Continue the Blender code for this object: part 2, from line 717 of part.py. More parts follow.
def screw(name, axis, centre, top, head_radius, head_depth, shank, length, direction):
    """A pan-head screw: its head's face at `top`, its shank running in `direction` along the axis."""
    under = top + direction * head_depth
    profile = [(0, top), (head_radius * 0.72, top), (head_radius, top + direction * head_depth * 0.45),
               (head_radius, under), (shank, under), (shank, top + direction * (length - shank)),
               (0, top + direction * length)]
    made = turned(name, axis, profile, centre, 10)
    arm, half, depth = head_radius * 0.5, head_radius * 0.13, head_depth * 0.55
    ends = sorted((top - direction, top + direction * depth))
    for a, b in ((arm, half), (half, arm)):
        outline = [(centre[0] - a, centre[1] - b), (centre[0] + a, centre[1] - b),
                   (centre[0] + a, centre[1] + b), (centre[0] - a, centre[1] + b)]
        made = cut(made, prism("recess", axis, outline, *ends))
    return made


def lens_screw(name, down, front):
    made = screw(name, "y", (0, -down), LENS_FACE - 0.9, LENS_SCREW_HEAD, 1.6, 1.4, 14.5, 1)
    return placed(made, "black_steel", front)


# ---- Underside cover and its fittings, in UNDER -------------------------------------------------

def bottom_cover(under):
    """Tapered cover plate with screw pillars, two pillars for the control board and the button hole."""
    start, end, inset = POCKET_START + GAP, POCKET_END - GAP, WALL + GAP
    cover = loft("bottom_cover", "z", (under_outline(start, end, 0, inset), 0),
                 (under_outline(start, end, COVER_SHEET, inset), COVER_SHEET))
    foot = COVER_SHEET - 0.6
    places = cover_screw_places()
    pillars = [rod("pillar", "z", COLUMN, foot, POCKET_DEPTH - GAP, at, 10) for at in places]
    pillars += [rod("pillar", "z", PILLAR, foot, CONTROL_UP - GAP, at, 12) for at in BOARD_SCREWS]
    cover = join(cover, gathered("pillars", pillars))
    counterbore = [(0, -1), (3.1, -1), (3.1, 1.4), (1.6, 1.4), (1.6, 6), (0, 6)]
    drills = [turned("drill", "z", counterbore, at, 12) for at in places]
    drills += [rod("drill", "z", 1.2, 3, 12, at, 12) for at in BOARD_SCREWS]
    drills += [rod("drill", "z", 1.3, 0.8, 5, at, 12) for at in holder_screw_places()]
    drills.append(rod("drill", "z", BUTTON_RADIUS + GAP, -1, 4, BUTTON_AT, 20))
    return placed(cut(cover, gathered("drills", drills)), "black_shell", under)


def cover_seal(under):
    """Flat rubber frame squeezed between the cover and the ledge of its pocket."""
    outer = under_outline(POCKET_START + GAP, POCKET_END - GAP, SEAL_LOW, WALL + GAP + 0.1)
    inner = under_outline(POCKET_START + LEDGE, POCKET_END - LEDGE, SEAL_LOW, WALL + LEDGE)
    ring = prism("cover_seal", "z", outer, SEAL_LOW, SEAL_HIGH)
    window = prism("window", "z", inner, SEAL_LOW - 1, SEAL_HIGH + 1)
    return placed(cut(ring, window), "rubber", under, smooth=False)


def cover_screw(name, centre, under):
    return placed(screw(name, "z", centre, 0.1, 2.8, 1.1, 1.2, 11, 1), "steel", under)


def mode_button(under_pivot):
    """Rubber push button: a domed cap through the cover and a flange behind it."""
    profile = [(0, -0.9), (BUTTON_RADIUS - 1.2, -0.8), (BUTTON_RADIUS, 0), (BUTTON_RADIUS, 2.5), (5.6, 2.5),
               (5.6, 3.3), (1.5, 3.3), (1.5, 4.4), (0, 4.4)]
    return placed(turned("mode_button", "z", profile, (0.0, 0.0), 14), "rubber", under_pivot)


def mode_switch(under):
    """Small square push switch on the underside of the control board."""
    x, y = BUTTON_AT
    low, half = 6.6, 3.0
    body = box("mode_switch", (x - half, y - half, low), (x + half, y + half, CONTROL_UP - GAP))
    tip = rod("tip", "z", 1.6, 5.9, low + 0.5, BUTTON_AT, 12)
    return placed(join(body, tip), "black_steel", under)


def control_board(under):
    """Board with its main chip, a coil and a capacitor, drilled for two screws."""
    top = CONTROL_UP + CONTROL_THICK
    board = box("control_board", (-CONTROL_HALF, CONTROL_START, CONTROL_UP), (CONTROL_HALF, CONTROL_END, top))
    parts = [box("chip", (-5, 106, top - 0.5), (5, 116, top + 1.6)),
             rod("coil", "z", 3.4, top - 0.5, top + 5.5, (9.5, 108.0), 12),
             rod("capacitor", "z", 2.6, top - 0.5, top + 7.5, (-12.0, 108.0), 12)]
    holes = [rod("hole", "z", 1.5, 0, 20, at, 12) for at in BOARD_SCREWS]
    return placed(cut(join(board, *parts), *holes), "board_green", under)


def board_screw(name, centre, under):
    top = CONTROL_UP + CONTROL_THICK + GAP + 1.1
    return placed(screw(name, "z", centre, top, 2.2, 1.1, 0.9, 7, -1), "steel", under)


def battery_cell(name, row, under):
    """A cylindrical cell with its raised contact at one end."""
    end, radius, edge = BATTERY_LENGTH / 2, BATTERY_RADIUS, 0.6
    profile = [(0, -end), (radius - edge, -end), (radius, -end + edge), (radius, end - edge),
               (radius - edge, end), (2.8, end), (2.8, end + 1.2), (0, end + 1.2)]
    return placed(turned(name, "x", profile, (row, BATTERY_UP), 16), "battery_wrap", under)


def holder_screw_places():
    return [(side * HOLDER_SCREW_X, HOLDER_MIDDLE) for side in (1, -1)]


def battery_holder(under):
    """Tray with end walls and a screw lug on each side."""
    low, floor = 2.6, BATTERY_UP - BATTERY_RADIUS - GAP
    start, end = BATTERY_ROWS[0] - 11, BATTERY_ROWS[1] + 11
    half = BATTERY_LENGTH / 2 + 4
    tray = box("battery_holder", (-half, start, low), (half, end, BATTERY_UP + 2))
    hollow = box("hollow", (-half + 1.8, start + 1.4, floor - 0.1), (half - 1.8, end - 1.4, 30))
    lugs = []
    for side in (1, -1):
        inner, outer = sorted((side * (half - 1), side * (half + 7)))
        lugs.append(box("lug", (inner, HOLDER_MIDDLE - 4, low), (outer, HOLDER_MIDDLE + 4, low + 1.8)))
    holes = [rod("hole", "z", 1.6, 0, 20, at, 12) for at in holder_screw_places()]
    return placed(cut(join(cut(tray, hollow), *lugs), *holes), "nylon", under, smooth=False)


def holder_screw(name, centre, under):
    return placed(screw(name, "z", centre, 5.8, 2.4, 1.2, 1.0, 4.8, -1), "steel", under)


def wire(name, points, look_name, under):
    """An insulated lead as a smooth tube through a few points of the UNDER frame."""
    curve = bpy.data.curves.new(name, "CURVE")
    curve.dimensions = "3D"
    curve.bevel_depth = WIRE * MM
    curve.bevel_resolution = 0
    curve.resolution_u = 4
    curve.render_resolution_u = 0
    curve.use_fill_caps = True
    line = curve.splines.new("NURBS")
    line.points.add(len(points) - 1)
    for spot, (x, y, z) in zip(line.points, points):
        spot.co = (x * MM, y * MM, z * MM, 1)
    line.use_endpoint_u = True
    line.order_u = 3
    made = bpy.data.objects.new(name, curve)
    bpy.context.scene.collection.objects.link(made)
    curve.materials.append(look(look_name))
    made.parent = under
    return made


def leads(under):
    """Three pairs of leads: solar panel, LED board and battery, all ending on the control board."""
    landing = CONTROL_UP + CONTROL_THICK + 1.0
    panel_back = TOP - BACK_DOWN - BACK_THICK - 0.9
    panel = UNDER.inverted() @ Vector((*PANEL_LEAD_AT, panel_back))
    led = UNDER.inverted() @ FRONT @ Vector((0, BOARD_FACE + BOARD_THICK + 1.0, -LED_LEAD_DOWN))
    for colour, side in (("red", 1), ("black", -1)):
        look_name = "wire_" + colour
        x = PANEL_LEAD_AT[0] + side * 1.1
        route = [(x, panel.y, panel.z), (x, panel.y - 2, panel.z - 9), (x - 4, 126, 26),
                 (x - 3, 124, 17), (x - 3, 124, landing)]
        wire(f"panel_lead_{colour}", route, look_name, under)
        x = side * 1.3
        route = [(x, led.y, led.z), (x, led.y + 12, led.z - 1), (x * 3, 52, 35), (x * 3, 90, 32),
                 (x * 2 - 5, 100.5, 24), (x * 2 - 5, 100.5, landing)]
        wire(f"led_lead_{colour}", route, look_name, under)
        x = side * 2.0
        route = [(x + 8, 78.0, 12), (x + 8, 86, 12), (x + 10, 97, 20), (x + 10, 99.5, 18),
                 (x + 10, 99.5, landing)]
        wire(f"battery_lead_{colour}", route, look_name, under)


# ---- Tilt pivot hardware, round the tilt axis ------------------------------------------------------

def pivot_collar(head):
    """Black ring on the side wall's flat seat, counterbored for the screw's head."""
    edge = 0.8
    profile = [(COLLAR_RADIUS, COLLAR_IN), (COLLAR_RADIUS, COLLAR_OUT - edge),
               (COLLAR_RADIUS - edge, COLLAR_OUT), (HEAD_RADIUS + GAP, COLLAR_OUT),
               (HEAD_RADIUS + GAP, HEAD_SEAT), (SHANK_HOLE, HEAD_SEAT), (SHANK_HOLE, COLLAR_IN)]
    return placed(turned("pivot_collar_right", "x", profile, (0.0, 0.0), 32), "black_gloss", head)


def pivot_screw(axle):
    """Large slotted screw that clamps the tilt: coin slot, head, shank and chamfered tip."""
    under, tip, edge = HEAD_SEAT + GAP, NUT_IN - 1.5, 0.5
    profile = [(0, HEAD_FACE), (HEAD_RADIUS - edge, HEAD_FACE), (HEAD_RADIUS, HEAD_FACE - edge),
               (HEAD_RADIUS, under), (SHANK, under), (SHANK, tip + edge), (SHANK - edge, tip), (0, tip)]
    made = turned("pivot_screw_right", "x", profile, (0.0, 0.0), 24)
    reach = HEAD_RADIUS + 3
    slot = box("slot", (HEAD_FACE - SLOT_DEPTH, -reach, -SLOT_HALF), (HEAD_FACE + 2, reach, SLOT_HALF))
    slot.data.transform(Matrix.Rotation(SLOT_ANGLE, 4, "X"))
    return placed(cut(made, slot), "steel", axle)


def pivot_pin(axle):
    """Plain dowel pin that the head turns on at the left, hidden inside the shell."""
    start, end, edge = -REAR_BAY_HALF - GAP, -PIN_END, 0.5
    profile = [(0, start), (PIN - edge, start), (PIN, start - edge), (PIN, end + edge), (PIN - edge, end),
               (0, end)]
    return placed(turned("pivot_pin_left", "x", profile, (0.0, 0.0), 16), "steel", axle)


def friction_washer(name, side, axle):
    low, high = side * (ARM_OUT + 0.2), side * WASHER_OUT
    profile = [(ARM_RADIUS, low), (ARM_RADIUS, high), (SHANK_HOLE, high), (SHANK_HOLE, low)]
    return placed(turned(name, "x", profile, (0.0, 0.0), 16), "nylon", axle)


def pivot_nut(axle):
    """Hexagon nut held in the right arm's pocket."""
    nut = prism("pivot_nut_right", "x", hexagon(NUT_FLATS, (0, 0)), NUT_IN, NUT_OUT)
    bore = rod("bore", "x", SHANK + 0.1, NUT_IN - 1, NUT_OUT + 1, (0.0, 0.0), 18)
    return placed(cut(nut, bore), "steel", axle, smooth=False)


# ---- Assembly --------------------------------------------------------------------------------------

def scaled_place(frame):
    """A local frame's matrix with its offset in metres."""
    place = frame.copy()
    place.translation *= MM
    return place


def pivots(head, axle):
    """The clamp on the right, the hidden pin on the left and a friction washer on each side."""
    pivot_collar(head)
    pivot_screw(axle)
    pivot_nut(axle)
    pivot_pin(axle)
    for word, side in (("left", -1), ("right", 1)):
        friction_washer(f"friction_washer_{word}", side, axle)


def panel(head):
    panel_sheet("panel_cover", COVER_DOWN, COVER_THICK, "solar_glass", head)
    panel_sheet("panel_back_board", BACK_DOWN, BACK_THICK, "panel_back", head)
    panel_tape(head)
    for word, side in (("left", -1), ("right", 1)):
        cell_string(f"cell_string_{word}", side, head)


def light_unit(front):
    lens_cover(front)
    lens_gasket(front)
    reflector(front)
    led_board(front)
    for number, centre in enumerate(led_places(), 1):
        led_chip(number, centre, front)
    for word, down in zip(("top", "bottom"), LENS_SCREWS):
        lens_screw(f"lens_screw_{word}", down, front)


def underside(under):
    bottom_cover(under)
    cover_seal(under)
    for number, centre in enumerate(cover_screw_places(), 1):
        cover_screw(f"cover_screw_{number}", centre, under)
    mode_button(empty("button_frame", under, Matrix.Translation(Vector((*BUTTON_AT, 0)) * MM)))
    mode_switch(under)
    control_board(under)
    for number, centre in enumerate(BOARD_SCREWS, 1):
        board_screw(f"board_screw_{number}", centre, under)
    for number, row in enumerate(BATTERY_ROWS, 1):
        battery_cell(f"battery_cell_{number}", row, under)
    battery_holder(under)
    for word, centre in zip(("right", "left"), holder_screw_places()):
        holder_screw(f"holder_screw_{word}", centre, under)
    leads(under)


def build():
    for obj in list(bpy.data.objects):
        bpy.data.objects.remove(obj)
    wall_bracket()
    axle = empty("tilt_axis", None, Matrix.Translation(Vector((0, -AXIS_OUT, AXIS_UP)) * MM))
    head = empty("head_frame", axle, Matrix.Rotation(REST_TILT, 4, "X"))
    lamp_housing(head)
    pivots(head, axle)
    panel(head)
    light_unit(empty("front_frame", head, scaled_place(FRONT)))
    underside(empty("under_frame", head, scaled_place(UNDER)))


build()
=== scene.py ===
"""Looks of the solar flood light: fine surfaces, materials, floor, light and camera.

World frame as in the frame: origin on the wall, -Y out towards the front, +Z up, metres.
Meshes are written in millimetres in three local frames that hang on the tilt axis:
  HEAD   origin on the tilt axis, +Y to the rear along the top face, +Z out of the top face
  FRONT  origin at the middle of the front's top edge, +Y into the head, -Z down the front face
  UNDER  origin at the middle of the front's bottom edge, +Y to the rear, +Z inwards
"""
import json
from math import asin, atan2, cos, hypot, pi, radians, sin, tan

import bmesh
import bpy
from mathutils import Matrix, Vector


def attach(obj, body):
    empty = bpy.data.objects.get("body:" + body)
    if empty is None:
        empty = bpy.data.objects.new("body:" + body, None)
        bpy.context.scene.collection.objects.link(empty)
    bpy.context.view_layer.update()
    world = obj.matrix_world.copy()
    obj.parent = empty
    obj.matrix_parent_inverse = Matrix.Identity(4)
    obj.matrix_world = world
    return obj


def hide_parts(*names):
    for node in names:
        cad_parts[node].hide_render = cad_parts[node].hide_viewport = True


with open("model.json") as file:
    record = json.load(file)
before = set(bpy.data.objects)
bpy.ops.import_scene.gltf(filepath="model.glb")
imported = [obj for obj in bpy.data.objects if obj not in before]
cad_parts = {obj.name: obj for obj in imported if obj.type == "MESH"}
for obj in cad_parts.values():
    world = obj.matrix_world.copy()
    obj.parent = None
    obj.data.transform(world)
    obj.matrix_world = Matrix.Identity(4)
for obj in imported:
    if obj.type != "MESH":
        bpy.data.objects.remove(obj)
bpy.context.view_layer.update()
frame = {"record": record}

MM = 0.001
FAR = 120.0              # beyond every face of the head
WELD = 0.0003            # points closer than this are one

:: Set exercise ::
Return nothing but the lines from the start of the listing above through the line containing "# ---- Underside", exactly as given.

:: The completed task ::
Continue the Blender code for this object: part 2, from line 717 of part.py. More parts follow.
def screw(name, axis, centre, top, head_radius, head_depth, shank, length, direction):
    """A pan-head screw: its head's face at `top`, its shank running in `direction` along the axis."""
    under = top + direction * head_depth
    profile = [(0, top), (head_radius * 0.72, top), (head_radius, top + direction * head_depth * 0.45),
               (head_radius, under), (shank, under), (shank, top + direction * (length - shank)),
               (0, top + direction * length)]
    made = turned(name, axis, profile, centre, 10)
    arm, half, depth = head_radius * 0.5, head_radius * 0.13, head_depth * 0.55
    ends = sorted((top - direction, top + direction * depth))
    for a, b in ((arm, half), (half, arm)):
        outline = [(centre[0] - a, centre[1] - b), (centre[0] + a, centre[1] - b),
                   (centre[0] + a, centre[1] + b), (centre[0] - a, centre[1] + b)]
        made = cut(made, prism("recess", axis, outline, *ends))
    return made


def lens_screw(name, down, front):
    made = screw(name, "y", (0, -down), LENS_FACE - 0.9, LENS_SCREW_HEAD, 1.6, 1.4, 14.5, 1)
    return placed(made, "black_steel", front)


# ---- Underside cover and its fittings, in UNDER -------------------------------------------------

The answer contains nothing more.